The Kingdom of Dreams and Madness chronicles the making of The Wind Rises at Studio Ghibli from partway through production to the film's completion, with a focus on the two men who, alongside Isao Takahata (affectionately called Paku-san by his contemporaries), crafted Ghibli from humble beginnings to become one of the most influential filmmaking companies in the world – Toshio Suzuki and Hayao Miyazaki.
Miyazaki, or Miya-san as he’s called by his colleagues, is remarkably candid on camera and allows Mami Sunada and her crew an incredible amount of access to his home and life. Throughout the documentary Miyazaki is presented as hard-working and somewhat gruff and self-deprecating, an often pessimistic figure who at one point explains why he feels Porco Rosso was a mistake as it was aimed at an adult audience, then on another occasion commenting that he feels that Ghibli will not last much longer. At the time this likely came across as a fairly arrogant statement on his part, yet two years on we face that very possibility. Then again, there’s often the sense that Miyazaki’s seeming indifference to the fate of the studio, his work and his colleagues as a bit of a front, and the cracks show through in quieter moments such as his rescue of some plush goats (destined for dusty storage) from the museum as they’ll entertain children or his disappointment that he was the last to know of his production assistant's pregnancy as she didn’t want him to feel he couldn’t rely on her fully until the film was completed.
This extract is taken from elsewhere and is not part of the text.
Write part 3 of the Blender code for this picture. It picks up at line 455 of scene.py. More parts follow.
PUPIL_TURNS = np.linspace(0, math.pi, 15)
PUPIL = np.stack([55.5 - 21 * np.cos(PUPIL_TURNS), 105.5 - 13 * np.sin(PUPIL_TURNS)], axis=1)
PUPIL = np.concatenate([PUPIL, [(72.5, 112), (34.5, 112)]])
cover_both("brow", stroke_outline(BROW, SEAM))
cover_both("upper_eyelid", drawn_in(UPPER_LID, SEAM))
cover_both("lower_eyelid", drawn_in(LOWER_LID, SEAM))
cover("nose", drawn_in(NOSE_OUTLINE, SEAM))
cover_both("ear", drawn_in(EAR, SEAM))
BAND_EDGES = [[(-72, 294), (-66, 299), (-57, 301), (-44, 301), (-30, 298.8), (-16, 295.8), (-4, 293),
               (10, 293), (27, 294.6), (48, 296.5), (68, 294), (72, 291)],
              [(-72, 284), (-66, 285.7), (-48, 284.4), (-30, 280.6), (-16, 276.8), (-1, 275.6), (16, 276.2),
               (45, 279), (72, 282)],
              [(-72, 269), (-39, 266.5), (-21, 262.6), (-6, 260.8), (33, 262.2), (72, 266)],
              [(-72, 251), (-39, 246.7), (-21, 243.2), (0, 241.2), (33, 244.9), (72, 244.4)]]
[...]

“People who design airplanes and machines, no matter how much they believe what they do is good, the winds of time eventually turn them into the tools of industrial civilisation... it’s the same with animation” says Miyazaki over a small meal in his large yet sparsely decorated home. It’s a sentiment that clearly weighs on his mind throughout much of the film, perhaps foreseeing the pro-war allegory that many would come to attach to The Wind Rises. His work on the film is full of worry and uncertainty - he questions himself often and wonders if the film will be completed, or if there’s even a story to be told from the concept. Watching, you have to wonder if this is a result of the project itself, his age or if he’s just always been one of those perennial worriers. In the midst of all this however his passion for the project and its characters often shines through as he discusses the project in production meetings, and also in the gorgeous storyboards which he hand-draws and then watercolours in place of a script. His mounting enthusiasm when Hideki Anno is suggested as a candidate for the lead is palpable and it’s clear these two titans of anime are still great friends as they work closely to bring the film to life. Its moments like these and the amazing vintage footage (which to my knowledge may well never have been seen outside Japan before) and photographs that really make Sunada’s portrayal of Miyazaki shine.
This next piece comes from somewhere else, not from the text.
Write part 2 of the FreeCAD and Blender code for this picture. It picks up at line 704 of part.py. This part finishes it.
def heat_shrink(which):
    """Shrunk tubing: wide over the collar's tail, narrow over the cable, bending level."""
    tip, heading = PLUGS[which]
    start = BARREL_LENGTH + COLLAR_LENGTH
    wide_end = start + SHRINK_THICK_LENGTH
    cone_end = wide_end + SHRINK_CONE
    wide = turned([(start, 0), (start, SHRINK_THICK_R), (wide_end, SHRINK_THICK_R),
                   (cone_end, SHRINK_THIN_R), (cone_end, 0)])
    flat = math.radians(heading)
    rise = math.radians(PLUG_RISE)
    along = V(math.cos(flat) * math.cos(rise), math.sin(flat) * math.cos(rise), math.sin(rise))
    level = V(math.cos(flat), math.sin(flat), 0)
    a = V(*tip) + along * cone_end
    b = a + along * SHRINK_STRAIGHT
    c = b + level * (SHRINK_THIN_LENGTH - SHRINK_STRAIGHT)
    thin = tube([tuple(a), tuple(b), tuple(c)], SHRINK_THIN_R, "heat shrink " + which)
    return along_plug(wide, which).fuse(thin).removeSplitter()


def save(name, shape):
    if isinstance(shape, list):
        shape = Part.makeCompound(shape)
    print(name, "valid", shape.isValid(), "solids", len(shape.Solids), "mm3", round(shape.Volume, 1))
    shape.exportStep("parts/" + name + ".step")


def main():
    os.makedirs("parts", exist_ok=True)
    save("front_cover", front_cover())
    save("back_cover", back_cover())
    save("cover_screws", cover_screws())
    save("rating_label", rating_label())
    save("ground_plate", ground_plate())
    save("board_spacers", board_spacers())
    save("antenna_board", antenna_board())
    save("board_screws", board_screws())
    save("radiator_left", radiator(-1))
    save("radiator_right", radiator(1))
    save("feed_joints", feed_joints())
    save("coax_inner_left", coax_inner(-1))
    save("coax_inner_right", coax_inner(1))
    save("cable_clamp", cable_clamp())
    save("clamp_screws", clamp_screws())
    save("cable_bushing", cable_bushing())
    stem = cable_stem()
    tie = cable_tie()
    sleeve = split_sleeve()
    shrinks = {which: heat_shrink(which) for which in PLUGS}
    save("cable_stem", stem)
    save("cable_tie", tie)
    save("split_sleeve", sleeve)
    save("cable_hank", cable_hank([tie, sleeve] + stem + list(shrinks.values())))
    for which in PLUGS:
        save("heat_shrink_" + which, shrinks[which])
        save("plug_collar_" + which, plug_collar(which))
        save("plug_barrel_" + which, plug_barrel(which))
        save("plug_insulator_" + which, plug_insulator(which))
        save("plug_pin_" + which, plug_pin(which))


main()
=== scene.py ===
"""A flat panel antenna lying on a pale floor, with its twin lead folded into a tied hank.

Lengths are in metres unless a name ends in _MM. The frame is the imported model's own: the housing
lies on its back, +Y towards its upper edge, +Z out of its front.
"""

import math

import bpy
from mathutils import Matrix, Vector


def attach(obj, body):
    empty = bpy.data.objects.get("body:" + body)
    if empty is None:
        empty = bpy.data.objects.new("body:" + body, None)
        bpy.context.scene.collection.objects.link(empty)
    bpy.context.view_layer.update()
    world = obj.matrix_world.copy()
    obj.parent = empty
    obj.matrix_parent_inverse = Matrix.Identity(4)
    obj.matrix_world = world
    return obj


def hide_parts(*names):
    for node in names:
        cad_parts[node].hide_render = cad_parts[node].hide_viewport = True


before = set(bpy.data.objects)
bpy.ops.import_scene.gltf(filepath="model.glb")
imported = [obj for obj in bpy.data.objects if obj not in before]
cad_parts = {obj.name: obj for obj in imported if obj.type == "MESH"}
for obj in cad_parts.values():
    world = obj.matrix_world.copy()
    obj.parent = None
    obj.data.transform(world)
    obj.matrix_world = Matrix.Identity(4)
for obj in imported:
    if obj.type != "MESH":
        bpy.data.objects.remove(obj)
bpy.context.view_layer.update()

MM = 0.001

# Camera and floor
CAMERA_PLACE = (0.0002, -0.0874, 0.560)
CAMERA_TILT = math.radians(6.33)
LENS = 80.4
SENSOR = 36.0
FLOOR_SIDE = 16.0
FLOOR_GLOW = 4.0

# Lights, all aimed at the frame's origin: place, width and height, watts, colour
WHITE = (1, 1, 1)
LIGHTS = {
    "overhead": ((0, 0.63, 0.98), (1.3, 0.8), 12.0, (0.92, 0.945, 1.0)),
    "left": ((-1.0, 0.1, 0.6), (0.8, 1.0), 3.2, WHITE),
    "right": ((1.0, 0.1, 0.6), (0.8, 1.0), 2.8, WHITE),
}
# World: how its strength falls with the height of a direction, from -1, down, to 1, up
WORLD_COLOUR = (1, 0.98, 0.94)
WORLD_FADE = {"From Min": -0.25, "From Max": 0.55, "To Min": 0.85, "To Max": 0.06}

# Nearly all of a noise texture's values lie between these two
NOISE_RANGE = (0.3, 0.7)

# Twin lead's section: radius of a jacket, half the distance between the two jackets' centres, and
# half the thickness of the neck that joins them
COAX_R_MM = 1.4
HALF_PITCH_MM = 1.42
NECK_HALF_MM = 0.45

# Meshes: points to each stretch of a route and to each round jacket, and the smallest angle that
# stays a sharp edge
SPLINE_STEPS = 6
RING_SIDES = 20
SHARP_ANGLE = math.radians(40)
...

If, like me, you’ve been hooked on Shirobako of late, then the portrayal of the studio itself - mostly the domain of Toshio Suzuki - is equally fascinating, as literally every process discussed on that show can be seen here, from meetings discussing casting and poster art to background artists at work, key art being checked and all the other minutiae that’s required to bring anime to screen. Despite the smiling faces and cheery group calisthenics though, not everything is well at Ghibli. Takahata’s latest film, The Tale of the Princess Kaguya (which will be the focus of a documentary releasing in the UK soon), is not meeting its production deadlines, and during merchandising meetings people fret that sales have not yet returned to pre-tsunami levels while Suzuki worries that too much of their merchandise is aimed at children.
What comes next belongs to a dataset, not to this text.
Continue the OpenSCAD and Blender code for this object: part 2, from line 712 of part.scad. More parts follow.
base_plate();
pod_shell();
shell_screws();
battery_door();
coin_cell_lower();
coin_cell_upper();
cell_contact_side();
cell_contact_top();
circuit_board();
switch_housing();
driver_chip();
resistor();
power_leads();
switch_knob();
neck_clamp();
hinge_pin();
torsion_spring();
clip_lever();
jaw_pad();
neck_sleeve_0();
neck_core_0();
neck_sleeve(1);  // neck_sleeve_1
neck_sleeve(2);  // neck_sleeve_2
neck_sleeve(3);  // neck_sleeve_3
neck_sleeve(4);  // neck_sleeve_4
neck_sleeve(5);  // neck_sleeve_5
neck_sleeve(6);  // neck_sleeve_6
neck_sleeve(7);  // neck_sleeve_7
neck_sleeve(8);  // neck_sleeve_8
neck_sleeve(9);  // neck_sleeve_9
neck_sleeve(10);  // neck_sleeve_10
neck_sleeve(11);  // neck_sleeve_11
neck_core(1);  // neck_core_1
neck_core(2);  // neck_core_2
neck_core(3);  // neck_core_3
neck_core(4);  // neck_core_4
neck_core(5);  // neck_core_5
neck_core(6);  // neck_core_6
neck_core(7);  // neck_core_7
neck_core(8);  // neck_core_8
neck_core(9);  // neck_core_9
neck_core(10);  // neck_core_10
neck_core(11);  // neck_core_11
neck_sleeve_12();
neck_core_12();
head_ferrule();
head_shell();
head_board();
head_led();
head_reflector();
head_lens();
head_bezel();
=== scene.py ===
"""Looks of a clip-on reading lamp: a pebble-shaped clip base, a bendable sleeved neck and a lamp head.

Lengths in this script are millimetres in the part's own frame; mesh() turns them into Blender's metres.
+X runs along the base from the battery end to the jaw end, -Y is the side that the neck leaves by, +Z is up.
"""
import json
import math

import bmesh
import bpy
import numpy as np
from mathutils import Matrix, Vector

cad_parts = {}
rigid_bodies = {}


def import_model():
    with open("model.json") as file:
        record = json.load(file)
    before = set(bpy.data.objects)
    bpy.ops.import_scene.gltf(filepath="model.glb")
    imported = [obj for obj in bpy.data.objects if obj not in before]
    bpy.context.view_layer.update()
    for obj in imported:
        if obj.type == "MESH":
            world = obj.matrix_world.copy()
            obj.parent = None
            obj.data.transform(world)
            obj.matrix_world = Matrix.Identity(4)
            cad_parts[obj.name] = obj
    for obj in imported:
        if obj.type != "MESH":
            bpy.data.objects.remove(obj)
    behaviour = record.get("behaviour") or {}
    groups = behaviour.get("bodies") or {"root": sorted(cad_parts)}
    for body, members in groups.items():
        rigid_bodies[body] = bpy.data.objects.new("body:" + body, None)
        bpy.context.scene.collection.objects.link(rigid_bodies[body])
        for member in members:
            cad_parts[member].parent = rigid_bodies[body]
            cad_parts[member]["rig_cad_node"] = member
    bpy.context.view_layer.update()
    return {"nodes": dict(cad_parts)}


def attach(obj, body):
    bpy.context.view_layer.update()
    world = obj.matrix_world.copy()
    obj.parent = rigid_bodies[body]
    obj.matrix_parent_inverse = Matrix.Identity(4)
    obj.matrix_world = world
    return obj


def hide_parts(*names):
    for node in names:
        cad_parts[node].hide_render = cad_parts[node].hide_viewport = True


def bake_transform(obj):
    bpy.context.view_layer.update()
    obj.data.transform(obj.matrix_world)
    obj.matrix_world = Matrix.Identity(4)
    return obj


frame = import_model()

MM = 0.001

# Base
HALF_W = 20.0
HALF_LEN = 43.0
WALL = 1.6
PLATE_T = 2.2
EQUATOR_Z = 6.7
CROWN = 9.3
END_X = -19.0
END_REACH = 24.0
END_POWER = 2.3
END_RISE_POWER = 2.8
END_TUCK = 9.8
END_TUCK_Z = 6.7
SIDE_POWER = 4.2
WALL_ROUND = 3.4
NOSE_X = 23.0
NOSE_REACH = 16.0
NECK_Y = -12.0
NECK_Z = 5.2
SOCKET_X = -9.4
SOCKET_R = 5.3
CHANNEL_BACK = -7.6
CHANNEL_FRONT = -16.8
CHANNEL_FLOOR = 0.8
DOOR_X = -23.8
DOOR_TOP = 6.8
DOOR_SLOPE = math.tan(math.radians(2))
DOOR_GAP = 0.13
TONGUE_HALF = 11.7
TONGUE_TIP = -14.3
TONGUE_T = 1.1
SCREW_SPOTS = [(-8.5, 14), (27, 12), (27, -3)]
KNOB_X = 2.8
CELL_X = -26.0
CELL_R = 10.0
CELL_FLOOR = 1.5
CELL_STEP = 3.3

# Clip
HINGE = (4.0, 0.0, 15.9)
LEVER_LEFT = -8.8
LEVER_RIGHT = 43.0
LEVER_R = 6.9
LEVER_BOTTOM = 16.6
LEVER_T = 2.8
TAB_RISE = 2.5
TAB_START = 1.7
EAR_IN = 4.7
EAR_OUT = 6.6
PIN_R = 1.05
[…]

As the film builds towards its climax there’s a certain melancholy feeling to proceedings which is only added to by the wonderful score, which comes only partly from the film itself. As the Ghibli studio is cleared of the debris created by the film’s production and stands empty, the knowledge that at the time of writing they are still empty with no new films in production at Ghibli certainly puts things into a slightly different perspective than was likely intended (two more Ghibli works were released after the documentary's production). Still, if we have seen the end of Studio Ghibli as a film-making company (and I truly hope that this is not the case), then this film at least provides fitting tribute to those behind the studio’s success with its honest and open portrayal of the staff, incredible behind-the-scenes imagery and frank portrayal of what it’s like to be on the front lines producing the great films Ghibli have crafted. The Kingdom of Dreams and Madness is absolutely fantastic, and the only thing keeping it from a perfect score is an inexcusable technical issue with the disc itself which means certain players won't display the film's all-important subtitle track.